* **Dataset excerpts**:
>> Start

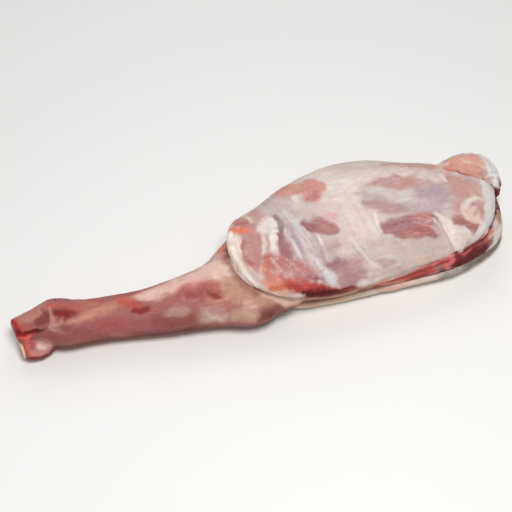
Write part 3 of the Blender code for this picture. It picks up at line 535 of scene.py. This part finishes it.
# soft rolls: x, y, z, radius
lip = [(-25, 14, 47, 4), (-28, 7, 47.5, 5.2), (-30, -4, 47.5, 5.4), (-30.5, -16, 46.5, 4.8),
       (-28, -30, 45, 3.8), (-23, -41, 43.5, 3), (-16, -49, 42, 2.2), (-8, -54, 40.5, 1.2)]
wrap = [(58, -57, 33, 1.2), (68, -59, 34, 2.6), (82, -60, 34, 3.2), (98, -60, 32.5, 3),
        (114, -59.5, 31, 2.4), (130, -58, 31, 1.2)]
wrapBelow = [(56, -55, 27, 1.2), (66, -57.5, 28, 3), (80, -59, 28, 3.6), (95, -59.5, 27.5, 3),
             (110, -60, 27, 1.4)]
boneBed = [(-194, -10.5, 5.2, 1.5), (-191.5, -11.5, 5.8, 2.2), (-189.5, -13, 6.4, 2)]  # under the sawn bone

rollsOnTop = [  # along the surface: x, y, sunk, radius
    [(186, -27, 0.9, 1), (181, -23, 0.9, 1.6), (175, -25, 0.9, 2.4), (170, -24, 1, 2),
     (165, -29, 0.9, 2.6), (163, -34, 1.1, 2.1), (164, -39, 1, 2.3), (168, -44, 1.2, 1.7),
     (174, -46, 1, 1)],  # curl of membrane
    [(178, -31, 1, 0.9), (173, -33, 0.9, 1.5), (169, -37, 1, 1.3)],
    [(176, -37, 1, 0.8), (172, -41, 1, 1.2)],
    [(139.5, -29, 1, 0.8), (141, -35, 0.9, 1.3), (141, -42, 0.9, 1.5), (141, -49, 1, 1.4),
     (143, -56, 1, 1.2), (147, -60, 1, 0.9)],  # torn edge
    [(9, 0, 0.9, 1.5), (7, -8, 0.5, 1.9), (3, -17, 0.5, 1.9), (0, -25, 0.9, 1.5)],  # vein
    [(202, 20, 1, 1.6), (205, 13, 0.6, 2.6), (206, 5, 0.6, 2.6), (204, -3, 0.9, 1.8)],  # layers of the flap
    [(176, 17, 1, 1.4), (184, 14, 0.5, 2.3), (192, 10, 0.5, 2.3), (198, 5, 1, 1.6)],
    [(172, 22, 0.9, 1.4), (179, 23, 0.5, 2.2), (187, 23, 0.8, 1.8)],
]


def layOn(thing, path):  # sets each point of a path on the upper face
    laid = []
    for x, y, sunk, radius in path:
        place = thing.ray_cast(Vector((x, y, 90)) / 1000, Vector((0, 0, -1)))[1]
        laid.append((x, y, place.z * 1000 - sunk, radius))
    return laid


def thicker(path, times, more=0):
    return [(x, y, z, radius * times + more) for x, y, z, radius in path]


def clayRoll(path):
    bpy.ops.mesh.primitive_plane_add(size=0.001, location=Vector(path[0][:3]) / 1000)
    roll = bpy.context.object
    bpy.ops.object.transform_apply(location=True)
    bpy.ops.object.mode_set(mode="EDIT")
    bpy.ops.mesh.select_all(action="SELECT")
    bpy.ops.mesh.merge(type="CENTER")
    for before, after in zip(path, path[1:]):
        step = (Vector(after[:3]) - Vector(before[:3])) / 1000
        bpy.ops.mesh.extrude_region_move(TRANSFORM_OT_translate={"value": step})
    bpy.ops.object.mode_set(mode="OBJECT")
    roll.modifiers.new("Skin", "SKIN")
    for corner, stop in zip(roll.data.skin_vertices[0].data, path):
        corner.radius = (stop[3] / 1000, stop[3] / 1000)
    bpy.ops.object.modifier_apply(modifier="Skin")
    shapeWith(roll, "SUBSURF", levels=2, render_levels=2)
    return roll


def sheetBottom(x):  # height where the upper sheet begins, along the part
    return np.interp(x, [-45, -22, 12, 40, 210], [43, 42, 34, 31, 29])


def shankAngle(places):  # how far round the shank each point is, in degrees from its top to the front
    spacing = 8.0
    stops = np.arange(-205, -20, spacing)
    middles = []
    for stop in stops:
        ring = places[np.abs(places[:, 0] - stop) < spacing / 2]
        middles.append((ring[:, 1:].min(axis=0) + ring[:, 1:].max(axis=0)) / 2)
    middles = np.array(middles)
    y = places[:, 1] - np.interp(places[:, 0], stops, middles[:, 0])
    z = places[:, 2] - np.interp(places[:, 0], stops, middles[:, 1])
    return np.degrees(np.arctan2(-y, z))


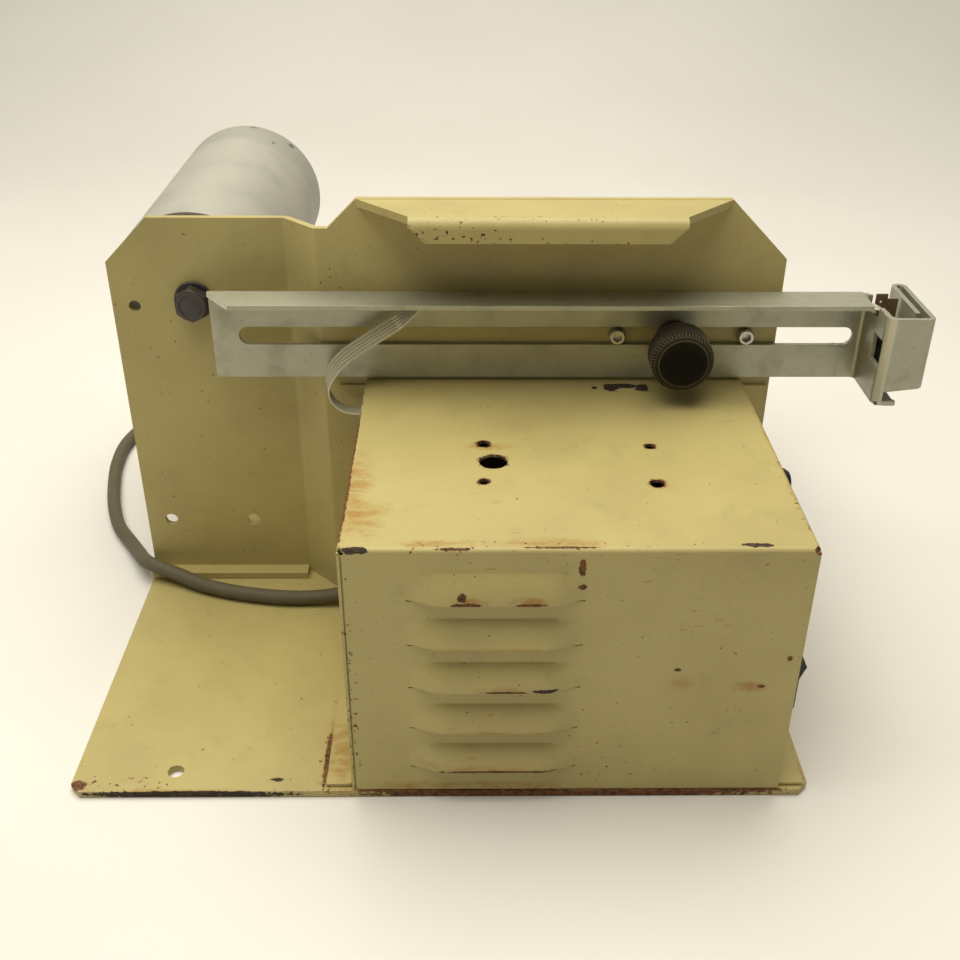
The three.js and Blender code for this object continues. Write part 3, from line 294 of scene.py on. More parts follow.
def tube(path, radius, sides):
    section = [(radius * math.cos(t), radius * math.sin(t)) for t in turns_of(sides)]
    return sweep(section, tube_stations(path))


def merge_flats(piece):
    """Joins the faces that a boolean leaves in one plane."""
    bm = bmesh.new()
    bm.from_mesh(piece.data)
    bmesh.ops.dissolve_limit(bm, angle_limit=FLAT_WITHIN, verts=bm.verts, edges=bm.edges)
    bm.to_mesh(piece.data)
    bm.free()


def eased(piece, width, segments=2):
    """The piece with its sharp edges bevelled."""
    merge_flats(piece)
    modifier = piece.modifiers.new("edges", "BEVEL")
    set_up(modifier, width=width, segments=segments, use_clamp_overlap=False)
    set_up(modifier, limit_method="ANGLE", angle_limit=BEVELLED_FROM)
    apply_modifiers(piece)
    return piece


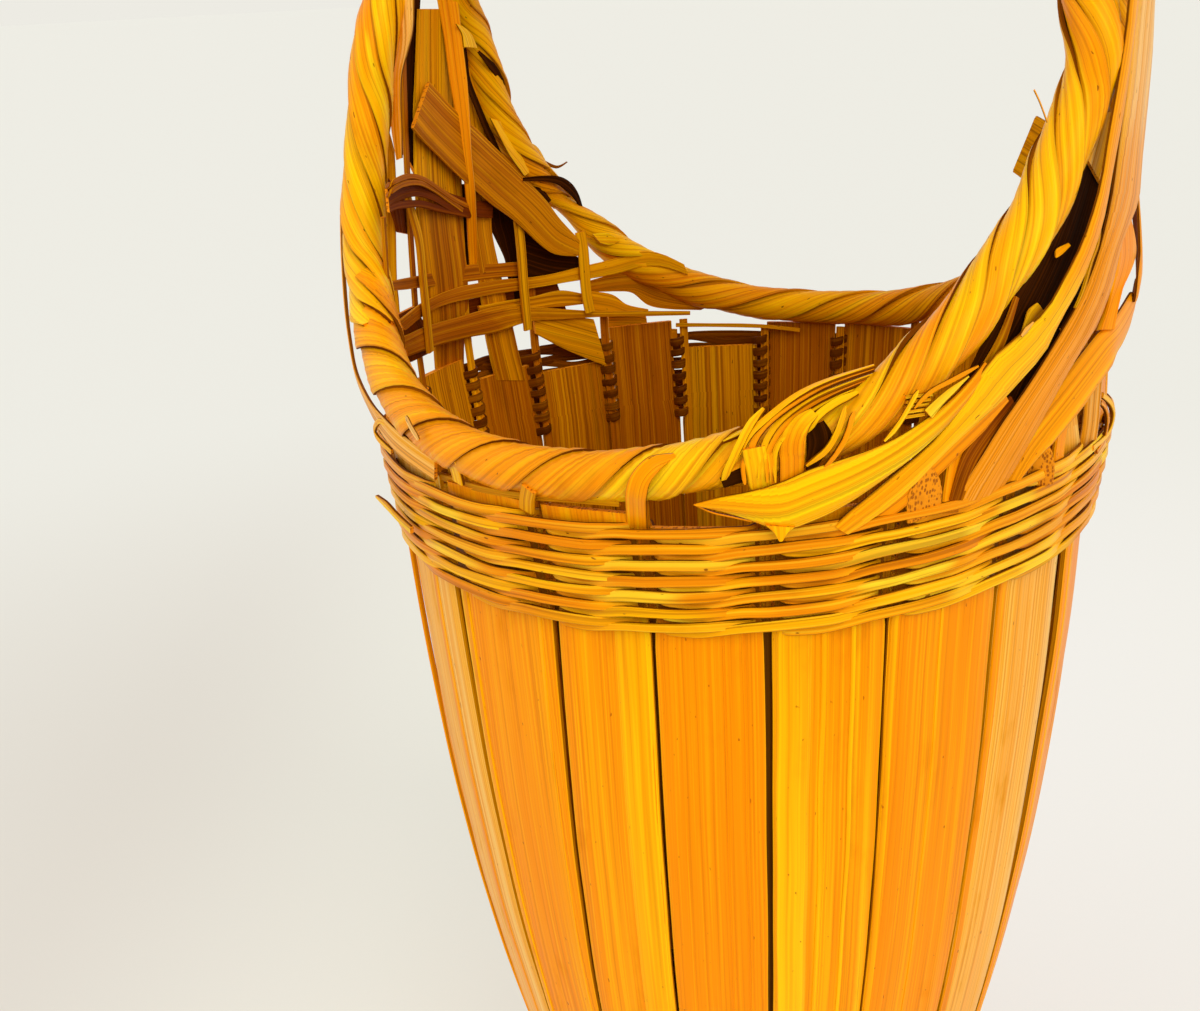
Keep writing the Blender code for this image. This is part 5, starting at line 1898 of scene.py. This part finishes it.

>> End

* **Problem to work on**: Take the entries above and copy them out exactly.

* **Response**:
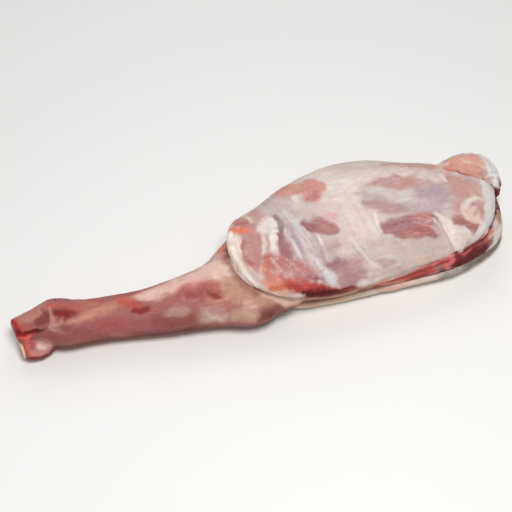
Write part 3 of the Blender code for this picture. It picks up at line 535 of scene.py. This part finishes it.
# soft rolls: x, y, z, radius
lip = [(-25, 14, 47, 4), (-28, 7, 47.5, 5.2), (-30, -4, 47.5, 5.4), (-30.5, -16, 46.5, 4.8),
       (-28, -30, 45, 3.8), (-23, -41, 43.5, 3), (-16, -49, 42, 2.2), (-8, -54, 40.5, 1.2)]
wrap = [(58, -57, 33, 1.2), (68, -59, 34, 2.6), (82, -60, 34, 3.2), (98, -60, 32.5, 3),
        (114, -59.5, 31, 2.4), (130, -58, 31, 1.2)]
wrapBelow = [(56, -55, 27, 1.2), (66, -57.5, 28, 3), (80, -59, 28, 3.6), (95, -59.5, 27.5, 3),
             (110, -60, 27, 1.4)]
boneBed = [(-194, -10.5, 5.2, 1.5), (-191.5, -11.5, 5.8, 2.2), (-189.5, -13, 6.4, 2)]  # under the sawn bone

rollsOnTop = [  # along the surface: x, y, sunk, radius
    [(186, -27, 0.9, 1), (181, -23, 0.9, 1.6), (175, -25, 0.9, 2.4), (170, -24, 1, 2),
     (165, -29, 0.9, 2.6), (163, -34, 1.1, 2.1), (164, -39, 1, 2.3), (168, -44, 1.2, 1.7),
     (174, -46, 1, 1)],  # curl of membrane
    [(178, -31, 1, 0.9), (173, -33, 0.9, 1.5), (169, -37, 1, 1.3)],
    [(176, -37, 1, 0.8), (172, -41, 1, 1.2)],
    [(139.5, -29, 1, 0.8), (141, -35, 0.9, 1.3), (141, -42, 0.9, 1.5), (141, -49, 1, 1.4),
     (143, -56, 1, 1.2), (147, -60, 1, 0.9)],  # torn edge
    [(9, 0, 0.9, 1.5), (7, -8, 0.5, 1.9), (3, -17, 0.5, 1.9), (0, -25, 0.9, 1.5)],  # vein
    [(202, 20, 1, 1.6), (205, 13, 0.6, 2.6), (206, 5, 0.6, 2.6), (204, -3, 0.9, 1.8)],  # layers of the flap
    [(176, 17, 1, 1.4), (184, 14, 0.5, 2.3), (192, 10, 0.5, 2.3), (198, 5, 1, 1.6)],
    [(172, 22, 0.9, 1.4), (179, 23, 0.5, 2.2), (187, 23, 0.8, 1.8)],
]


def layOn(thing, path):  # sets each point of a path on the upper face
    laid = []
    for x, y, sunk, radius in path:
        place = thing.ray_cast(Vector((x, y, 90)) / 1000, Vector((0, 0, -1)))[1]
        laid.append((x, y, place.z * 1000 - sunk, radius))
    return laid


def thicker(path, times, more=0):
    return [(x, y, z, radius * times + more) for x, y, z, radius in path]


def clayRoll(path):
    bpy.ops.mesh.primitive_plane_add(size=0.001, location=Vector(path[0][:3]) / 1000)
    roll = bpy.context.object
    bpy.ops.object.transform_apply(location=True)
    bpy.ops.object.mode_set(mode="EDIT")
    bpy.ops.mesh.select_all(action="SELECT")
    bpy.ops.mesh.merge(type="CENTER")
    for before, after in zip(path, path[1:]):
        step = (Vector(after[:3]) - Vector(before[:3])) / 1000
        bpy.ops.mesh.extrude_region_move(TRANSFORM_OT_translate={"value": step})
    bpy.ops.object.mode_set(mode="OBJECT")
    roll.modifiers.new("Skin", "SKIN")
    for corner, stop in zip(roll.data.skin_vertices[0].data, path):
        corner.radius = (stop[3] / 1000, stop[3] / 1000)
    bpy.ops.object.modifier_apply(modifier="Skin")
    shapeWith(roll, "SUBSURF", levels=2, render_levels=2)
    return roll


def sheetBottom(x):  # height where the upper sheet begins, along the part
    return np.interp(x, [-45, -22, 12, 40, 210], [43, 42, 34, 31, 29])


def shankAngle(places):  # how far round the shank each point is, in degrees from its top to the front
    spacing = 8.0
    stops = np.arange(-205, -20, spacing)
    middles = []
    for stop in stops:
        ring = places[np.abs(places[:, 0] - stop) < spacing / 2]
        middles.append((ring[:, 1:].min(axis=0) + ring[:, 1:].max(axis=0)) / 2)
    middles = np.array(middles)
    y = places[:, 1] - np.interp(places[:, 0], stops, middles[:, 0])
    z = places[:, 2] - np.interp(places[:, 0], stops, middles[:, 1])
    return np.degrees(np.arctan2(-y, z))


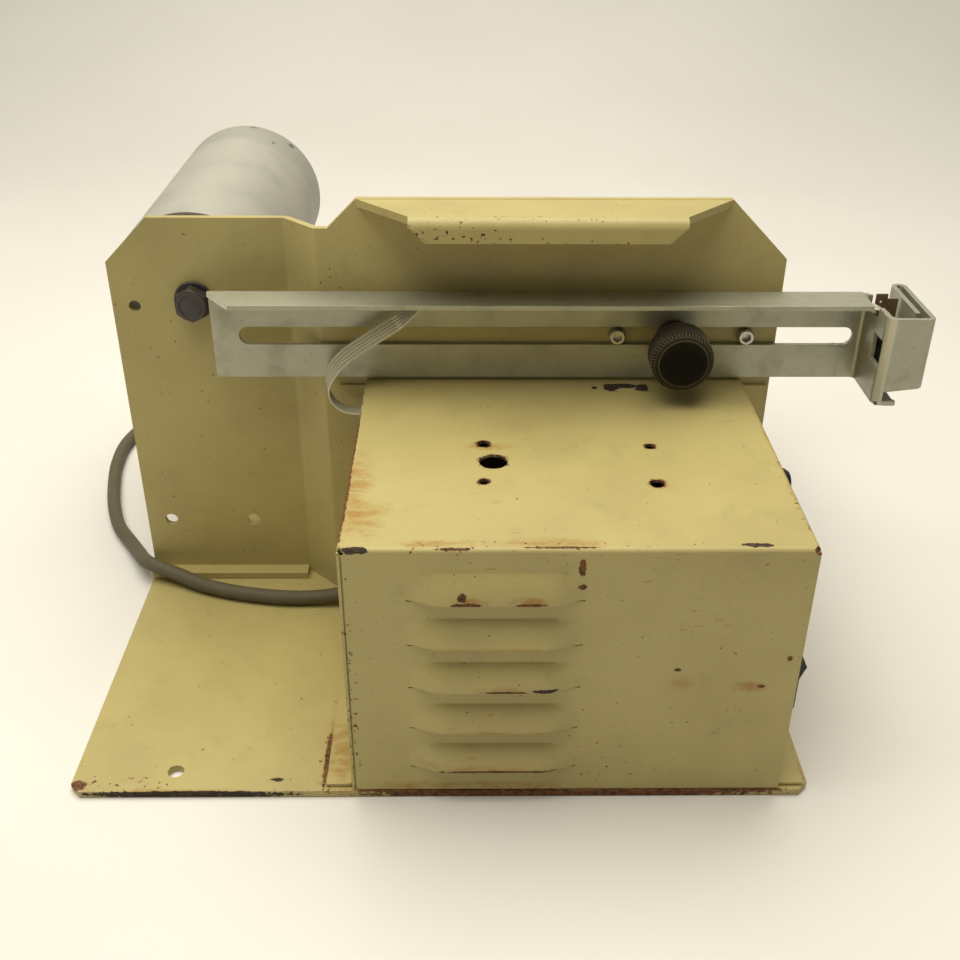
The three.js and Blender code for this object continues. Write part 3, from line 294 of scene.py on. More parts follow.
def tube(path, radius, sides):
    section = [(radius * math.cos(t), radius * math.sin(t)) for t in turns_of(sides)]
    return sweep(section, tube_stations(path))


def merge_flats(piece):
    """Joins the faces that a boolean leaves in one plane."""
    bm = bmesh.new()
    bm.from_mesh(piece.data)
    bmesh.ops.dissolve_limit(bm, angle_limit=FLAT_WITHIN, verts=bm.verts, edges=bm.edges)
    bm.to_mesh(piece.data)
    bm.free()


def eased(piece, width, segments=2):
    """The piece with its sharp edges bevelled."""
    merge_flats(piece)
    modifier = piece.modifiers.new("edges", "BEVEL")
    set_up(modifier, width=width, segments=segments, use_clamp_overlap=False)
    set_up(modifier, limit_method="ANGLE", angle_limit=BEVELLED_FROM)
    apply_modifiers(piece)
    return piece


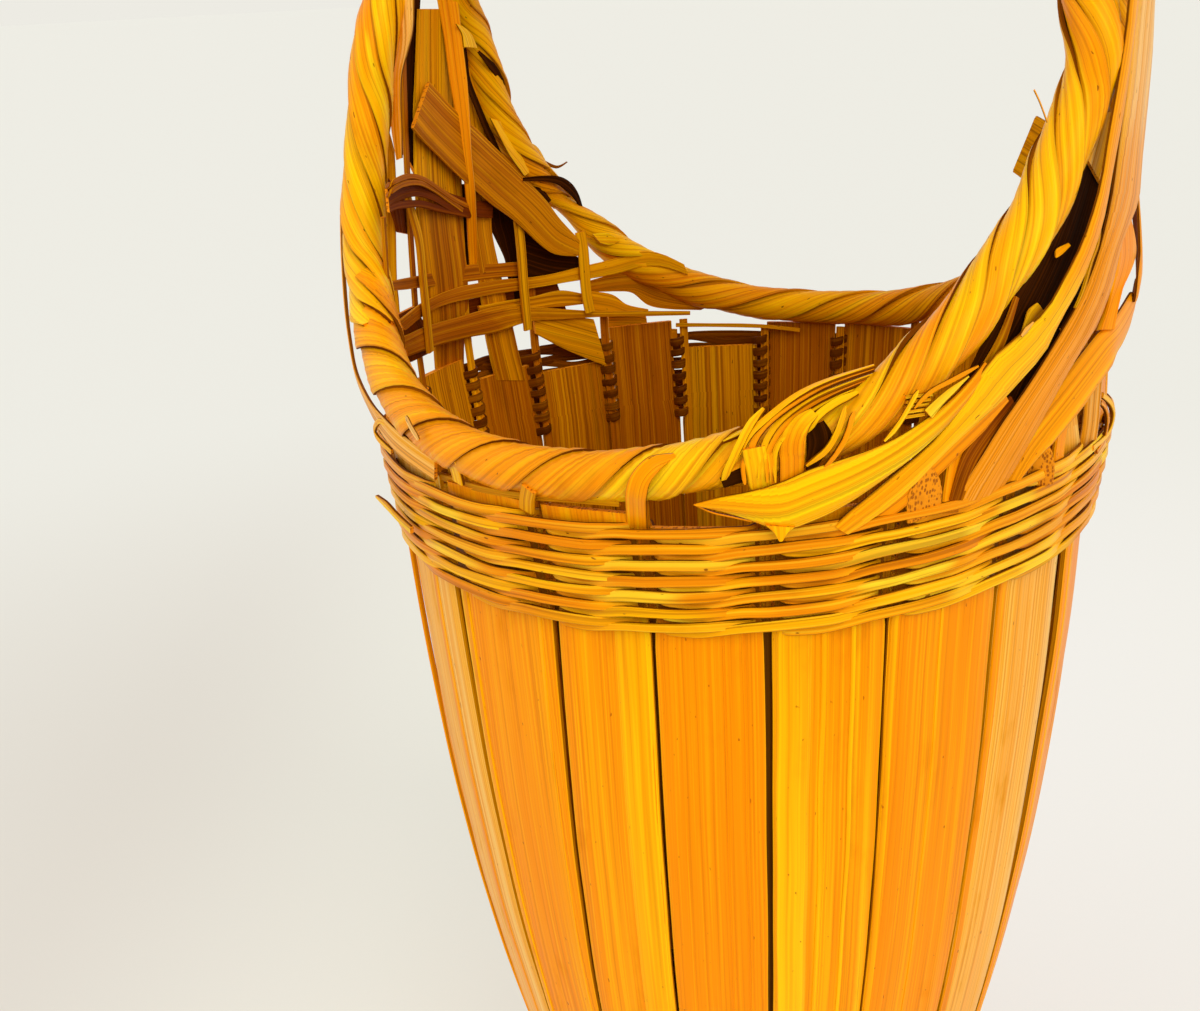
Keep writing the Blender code for this image. This is part 5, starting at line 1898 of scene.py. This part finishes it.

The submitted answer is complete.